Pool was active in developing national grape germplasm repositories at Davis, Calif., and Geneva. He formed and for 10 years chaired the Grape Commodity Advisory Committee to the National Plant Germplasm Committee. He served on the advisory committees of New York's regional grape extension specialists, on Cornell's statewide fruit extension committee and was an active participant in writing extension publications, organizing research tours and presentations, and training extension agents.

In 1997 Pool received the Cantarelli Prize from the Italian Academy of Vine and Wine in recognition of his contributions to research in the mechanical regulation of crop load and fruit quality in grapes, as well as the impact and consequences of his work on the reduction of production costs for the vine and wine industry.

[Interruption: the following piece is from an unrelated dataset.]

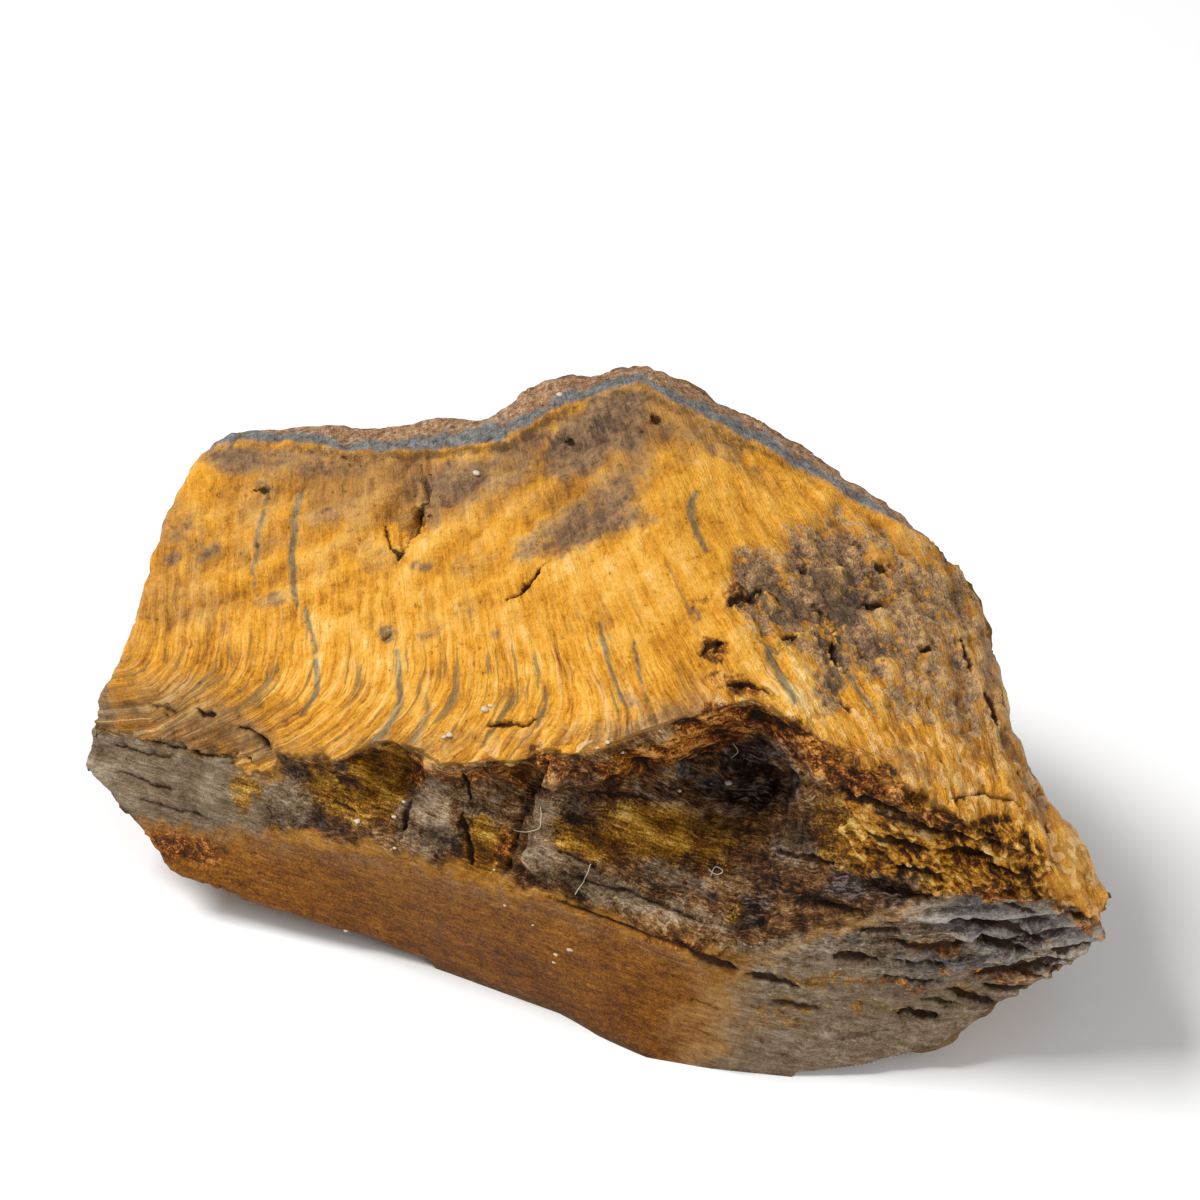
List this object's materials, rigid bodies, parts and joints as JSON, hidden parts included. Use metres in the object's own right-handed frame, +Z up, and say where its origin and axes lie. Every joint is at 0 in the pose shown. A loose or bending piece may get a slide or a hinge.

Pool was born in Sacramento, Calif., in 1940 and graduated from the University of California-Davis, with degrees in enology (1962) and food science (1969). He received his Ph.D. in pomology from Cornell in 1974 and joined the Cornell faculty as an assistant professor of viticulture. He was named professor in 1988 and retired earlier this year.

Pool recently realized a lifelong dream by opening his own vineyard and winery, Billsboro, in Geneva, which features several varietals. He was proudest of his pinot noir wines, made from a clonal selection based on his research.

Pool is survived by his wife of 25 years, Jennifer Morris, two sons and a daughter. Memorial contributions can be made in Pool's name to the Mission Committee Fund for Youth Mentoring, care of the Presbyterian Church, 24 Park Place, Geneva, NY 14456.